Sadly, this falls in line with a growing trend I’ve observed and the need to identify Jesus by his skin color, a brown skinned Middle Eastern man, and persistently addressing him in these terms. It’s as if this is necessary to for the God-man’s ability to relate to us according to our ethnicity and skin tone. Yes, he intersected his creation in a particular cultural context and one that could have produced a variety of skin tones. But his time here on earth, his perfect obedience and sacrificial atonement was for people of all cultures and skin tones. He is building his church of people from every tribe, tongue and nation. That doesn’t mean we look at him or the people he came to redeem as colorless blobs but it does mean we put the ethnic and cultural aspect in its proper perspective.

This perspective will be revealing about where we find significance and validation.  Does Jesus really need to look “just like us” in order to be acceptable to us? Do we really need to circumvent the reality of sin so that it doesn’t offend our sense of ethnic affirmation? We don’t have to dismiss ethnicity, nor should we, but we certainly can’t let it govern our theology. Because it is indeed a tragedy to persistently impose ethnicity or skin color and make God into our own image. By doing so we are stating what is of higher importance and placing ourselves above him.

A choice must be made. We are either going to subject our sensibilities and earthly validation at the feet of Jesus or we’ll continue to shape his identity into one that affirms ours. We are either going to indicate that he matters most or us.  We must choose who and what has more importance here.

So back to the question in that tweet: what are those white evangelicals thinking? I’d like to think when that minister looks into faces of all hues is that God the Son took on flesh of whatever color it was, to become like us to redeem us from the curse of the Fall. That as we light our candles this Advent season we can peer into the darkness of a world shattered by sin and despair and look to the hope in Christ and wait for his return.

Tish Harrison Warren wrote a beautiful Advent reflection on darkness that is worth a read, Want to Get into the Christmas Spirit?

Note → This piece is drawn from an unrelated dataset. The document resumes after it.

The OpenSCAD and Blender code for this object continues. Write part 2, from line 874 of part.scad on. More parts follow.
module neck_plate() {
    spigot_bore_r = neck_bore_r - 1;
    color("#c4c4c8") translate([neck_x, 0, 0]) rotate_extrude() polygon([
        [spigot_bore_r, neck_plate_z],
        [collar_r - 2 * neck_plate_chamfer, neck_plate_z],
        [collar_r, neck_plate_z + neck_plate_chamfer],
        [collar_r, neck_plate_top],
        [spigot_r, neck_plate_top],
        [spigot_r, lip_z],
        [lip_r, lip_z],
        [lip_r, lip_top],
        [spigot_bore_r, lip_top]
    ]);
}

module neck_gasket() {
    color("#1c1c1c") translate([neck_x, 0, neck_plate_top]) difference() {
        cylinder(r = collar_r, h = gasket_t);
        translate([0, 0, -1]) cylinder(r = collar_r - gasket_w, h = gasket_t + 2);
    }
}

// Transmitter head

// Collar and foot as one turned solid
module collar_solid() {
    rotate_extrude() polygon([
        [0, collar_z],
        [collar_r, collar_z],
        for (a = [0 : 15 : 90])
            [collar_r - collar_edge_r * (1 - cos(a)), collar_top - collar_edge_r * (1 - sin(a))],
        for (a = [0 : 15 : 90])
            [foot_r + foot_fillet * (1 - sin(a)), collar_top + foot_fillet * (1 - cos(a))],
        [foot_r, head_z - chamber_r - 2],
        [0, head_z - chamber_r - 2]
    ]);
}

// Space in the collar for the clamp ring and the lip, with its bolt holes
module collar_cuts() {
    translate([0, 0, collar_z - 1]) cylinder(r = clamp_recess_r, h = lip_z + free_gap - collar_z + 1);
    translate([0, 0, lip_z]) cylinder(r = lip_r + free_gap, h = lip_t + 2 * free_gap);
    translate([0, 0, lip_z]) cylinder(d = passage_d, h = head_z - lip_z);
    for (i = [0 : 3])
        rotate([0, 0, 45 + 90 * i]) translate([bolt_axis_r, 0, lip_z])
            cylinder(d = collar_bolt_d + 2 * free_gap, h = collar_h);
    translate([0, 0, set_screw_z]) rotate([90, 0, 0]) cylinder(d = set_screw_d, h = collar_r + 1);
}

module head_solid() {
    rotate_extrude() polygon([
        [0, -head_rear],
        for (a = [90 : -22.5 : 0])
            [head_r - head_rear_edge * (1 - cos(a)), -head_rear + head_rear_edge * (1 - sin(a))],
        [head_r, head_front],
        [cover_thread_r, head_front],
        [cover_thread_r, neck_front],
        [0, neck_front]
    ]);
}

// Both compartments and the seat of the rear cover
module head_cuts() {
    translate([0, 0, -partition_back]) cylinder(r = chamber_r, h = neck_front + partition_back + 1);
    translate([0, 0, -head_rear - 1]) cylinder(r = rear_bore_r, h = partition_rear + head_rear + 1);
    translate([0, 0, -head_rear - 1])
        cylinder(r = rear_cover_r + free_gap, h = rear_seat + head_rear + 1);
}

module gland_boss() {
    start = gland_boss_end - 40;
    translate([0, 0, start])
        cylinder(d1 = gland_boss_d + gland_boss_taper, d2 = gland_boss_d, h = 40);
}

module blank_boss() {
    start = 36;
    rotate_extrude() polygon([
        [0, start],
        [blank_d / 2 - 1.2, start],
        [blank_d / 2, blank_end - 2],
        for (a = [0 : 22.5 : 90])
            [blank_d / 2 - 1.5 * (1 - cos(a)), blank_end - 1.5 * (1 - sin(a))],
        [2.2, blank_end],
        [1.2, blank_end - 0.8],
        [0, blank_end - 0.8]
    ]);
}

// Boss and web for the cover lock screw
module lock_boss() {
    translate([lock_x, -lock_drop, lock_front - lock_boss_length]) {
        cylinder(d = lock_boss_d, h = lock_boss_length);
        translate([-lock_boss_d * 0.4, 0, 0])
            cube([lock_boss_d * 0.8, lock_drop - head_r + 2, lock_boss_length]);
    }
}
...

Face the Darkness. It has zero to do with skin color and everything to do with looking to Christ.

5 thoughts on “Choose this day whom you will serve: Jesus or skin color

  1. EVAN C SPENCER December 1, 2019 / 3:24 pm

    On target! We are so avid to protect our dignity as persons of color that we bypass the fundamental question of question of theology, how we got here ultimately. Who do we really believe God is, and what realities must we consider about who we are, that must first speak to the fact that he is ‘wholly other’ and ought to be accepted as the controlling factor of all reality. The origins of truth cannot both begin with God AND us!

    We all must answer this question as individuals. But blacks ought to answer this same question corporately as well. A black atheist should not be the ‘control’, or the least common denominator in the black community. It stifles people and ideas that come from even a nominal belief in God. It affects our approach to civil rights as well as our presence in America.

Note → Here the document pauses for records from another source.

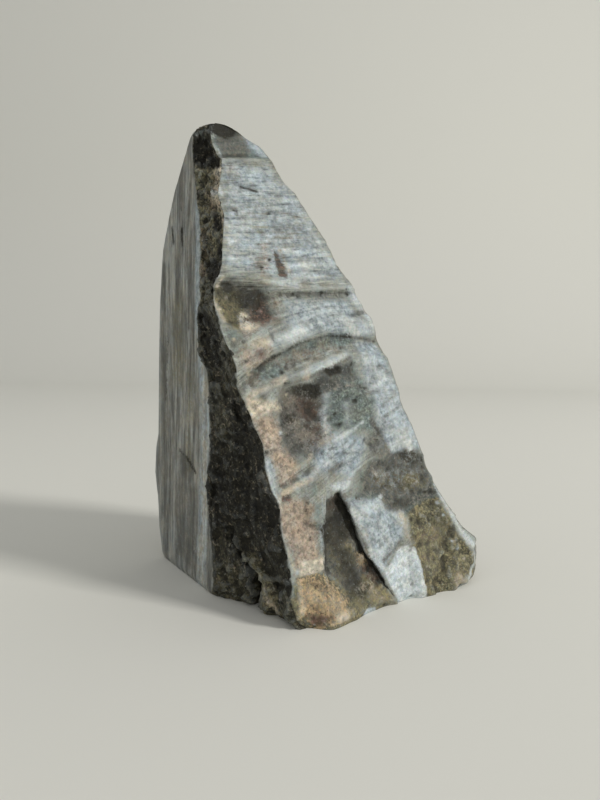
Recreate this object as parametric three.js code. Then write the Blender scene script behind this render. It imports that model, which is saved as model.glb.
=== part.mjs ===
// Soapstone block: a broken wedge of stone, standing on its flat foot and rising to a narrow ridge.
// Millimetres, +Z up, foot on z = 0, middle of the plan on x = y = 0.
// The broad front break faces -Y and leans back; the sawn face is upright and faces -X.
//
// The body is a stack of level sections. Each one runs round the block through its arrises:
// sawn face, side break, front arris, front break, right edge, weathered back.
import * as THREE from "three";

// ---- Overall ----
const CREST = 207; // full height
const BODY_TOP = 202; // height at which the crown starts to round over
const CREST_CENTRE = [-42.5, -14.5];
const CROWN_LEVELS = [203.4, 204.9, 206, 206.7];
const CREST_LEFT = 0.1; // share of the section that is left flat at the very top, squared
const BODY_ROWS = 54;
const FOOT_ROUND = 2.5; // height over which the lower edge rounds under
const FOOT_INSET = 0.9;
const COLUMNS = {
  sawn: 9, sideLow: 6, sideHigh: 8, apron: 7, scar: 5, pale: 6, rind: 8,
  backRight: 8, back: 12, backLeft: 8,
};

// ---- Sawn face: an upright plane, its edges as [height, distance along the face] ----
const SAWN_CORNER = [-42.9, -30.1];
const SAWN_ALONG = [-0.5547, 0.832];
const SAWN_INWARD = [0.832, 0.5547];
const SAWN_BACK_EDGE = [
  [0, 58], [15, 63], [31, 65], [43, 69], [57, 67], [64, 64], [104, 63], [133, 61],
  [157, 57], [171, 49], [182, 42], [196, 29], [204, 21], [CREST, 19],
];
const SAWN_FRONT_EDGE = [
  [0, 0], [5, -3], [18, -2], [33, 2], [48, 5], [65, 1], [88, 2], [99, 5], [105, 13],
  [123, 15], [131, 12], [161, 12], [171, 15], [191, 20], [198, 21], [CREST, 18],
];
const SAWN_WAVER = { size: 17, depth: 0.28, stretch: 3 };

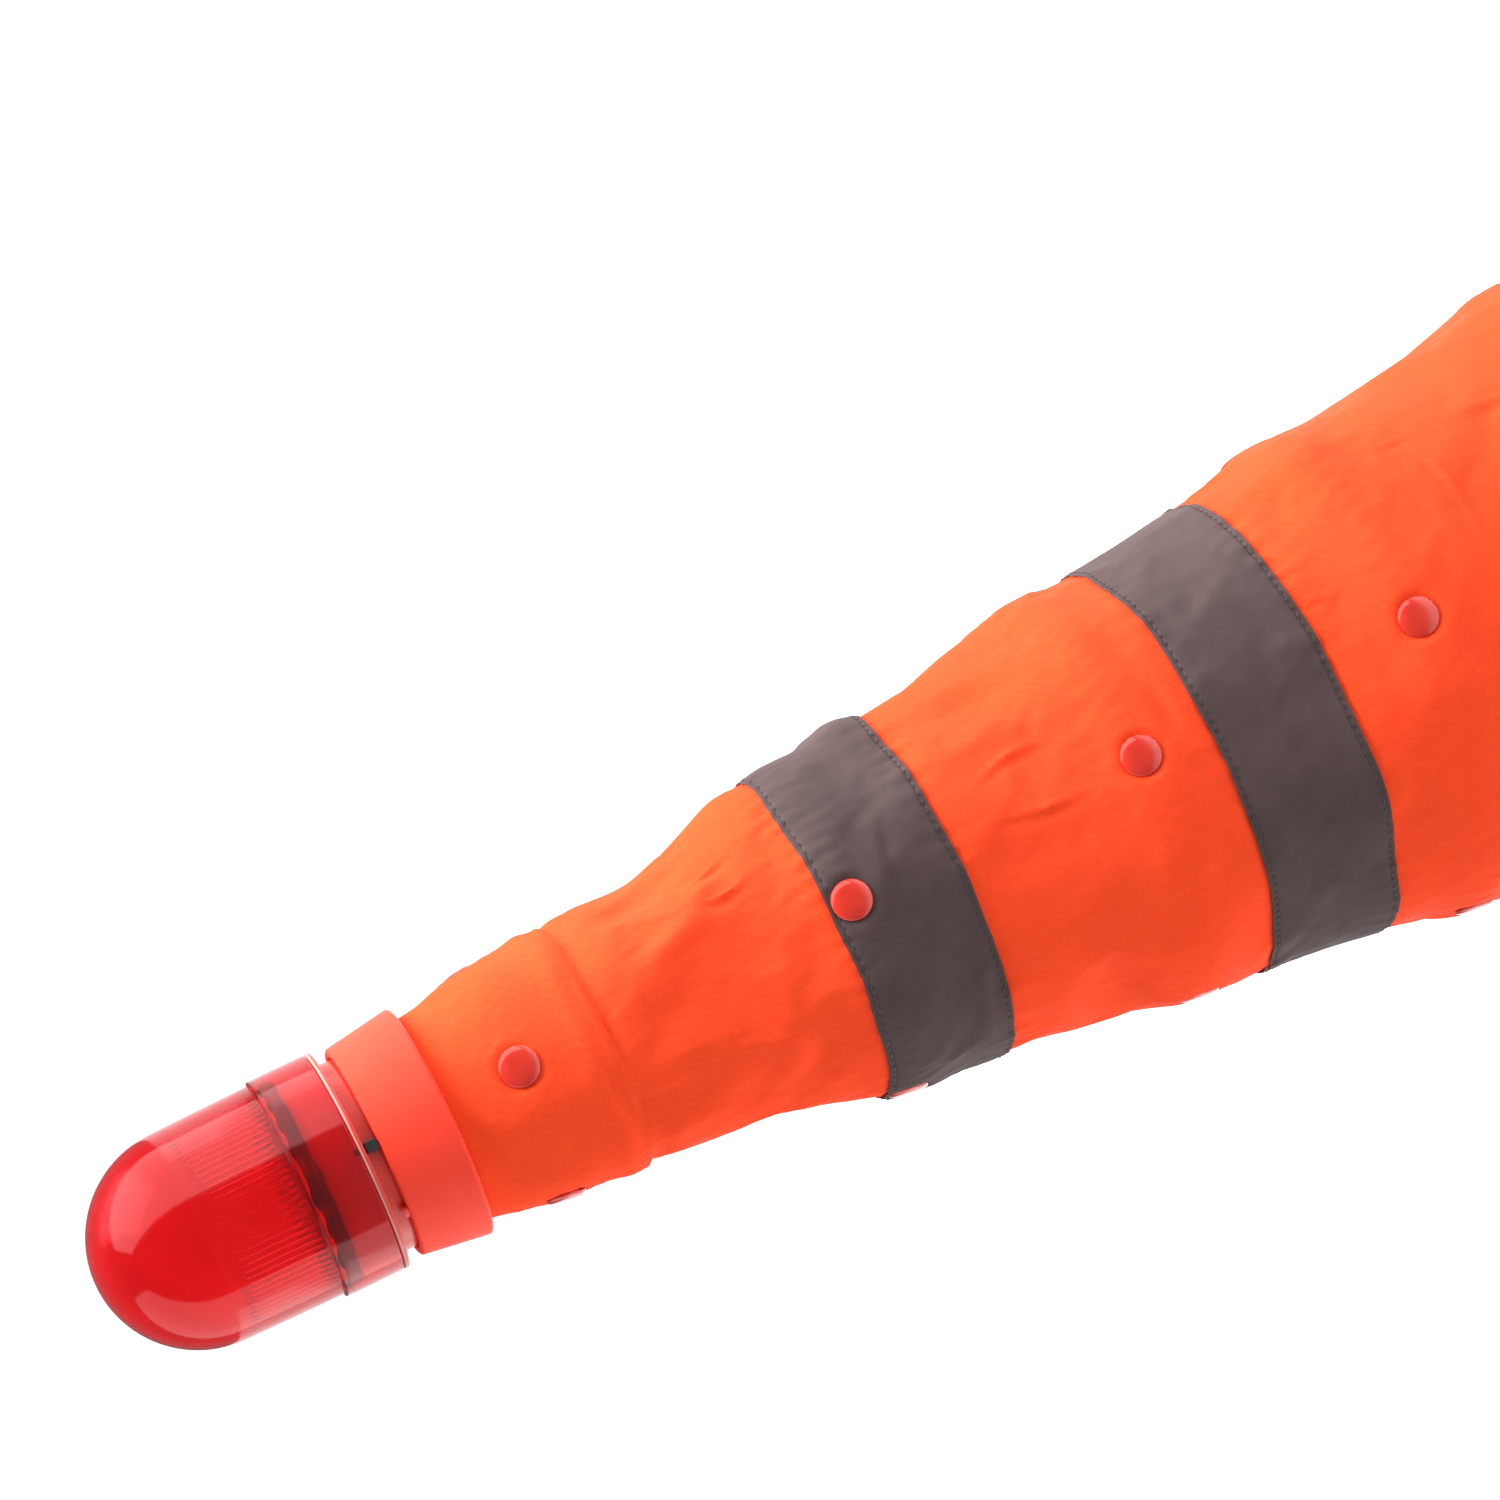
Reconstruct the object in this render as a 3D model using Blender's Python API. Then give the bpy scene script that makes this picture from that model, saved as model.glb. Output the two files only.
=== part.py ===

    I hope that people will consider it a question and not take a “separation of church and state” approach, because how we relate to God actually ‘colors’ more than anything else, everything that we do, and who we are as people, and who we are as a people. Otherwise we won’t know how to leave room for seeing God’s use of darkness and light in a ‘wholly other’ way than dealing with the human abuse of understanding darkness and light as a reference to skin color.

  2. EVAN C SPENCER December 1, 2019 / 3:34 pm

    On target! We are so avid to protect our dignity as persons of color that we bypass the fundamental question of question of theology, how we got here ultimately. Who do we really believe God is, and what realities must we consider about who we are, that must first speak to the fact that he is ‘wholly other’ and ought to be accepted as the controlling factor of all reality. The origins of truth cannot both begin with God AND us!

    We all must answer this question as individuals. But blacks ought to answer this same question corporately as well. A black atheist should not be the ‘control’, or the least common denominator in the black community. It stifles people and ideas that come from even a nominal belief in God. It affects our approach to civil rights as well as our presence in America.

    I hope that people will consider it a question and not take a “separation of church and state” approach, because how we relate to God actually ‘colors’ more than anything else, everything that we do, and who we are as people, and who we are as a people—both as Americans and as an ethnicity. Otherwise we won’t know how to leave room for seeing God’s use of darkness and light in a ‘wholly other’ way than dealing with the human abuse of understanding darkness and light as a reference to skin color.